I had always loved Rugby at school and enjoyed being fit and had a prep school dream of playing Rugby for Cambridge. Lack of absolute speed and modest hand ball coordination restricted my success in other sports at Prep school, other than in the swimming pool where I managed to scrape a few records. When the big decision came whether to row or play cricket and Hockey I had never seen a cricket or hockey varsity match on TV but I had seen the Boat Race so I thought that would give me a second chance if I didn't make it to Twickenham.

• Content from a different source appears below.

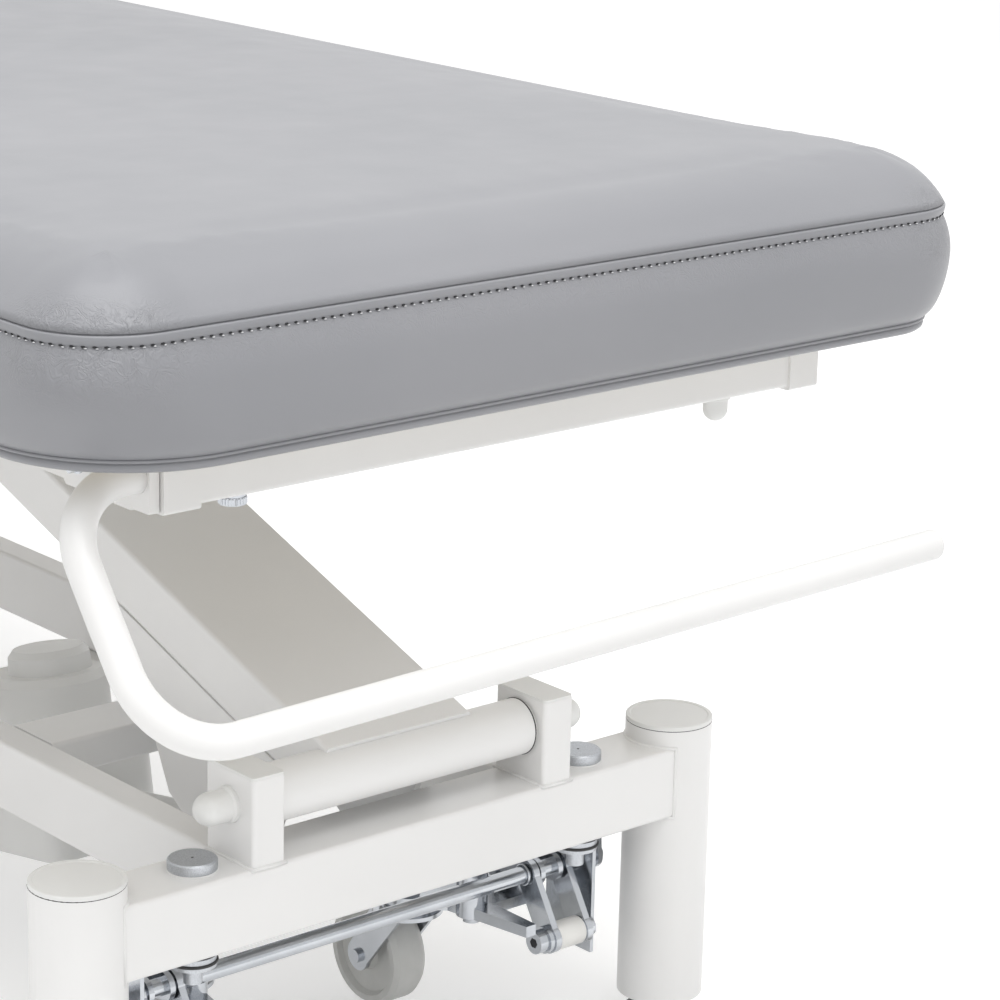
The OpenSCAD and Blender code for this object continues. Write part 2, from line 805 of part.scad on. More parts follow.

The teacher in charge of rowing (JMB) was my newly chosen tutor (I hadn't got on with the first who thought I should be happy to be in the B stream). He was also my Maths teacher and soon after became my house master. I took this as a good sign and despite being young in my year and not particularly tall thought I could succeed if the main criteria were strength and fitness. Jokingly I put myself forward for coxing but I was not that small.

It took me a few years to get to grips with the sport but the Christmas Holidays before my Colts (J16) season started I packed some weights from the Gym in my trunk, and my parents nearly crippled themselves trying to carry it upstairs before discovering the weights. I trained hard and was rewarded with the bow seat for that Summer. It was my first of many successful racing seasons and the start of a love for the sport that is still alive and well some thirty years later.

I never got to Cambridge or Twickenham but I did row for Oxford on Boat Race day.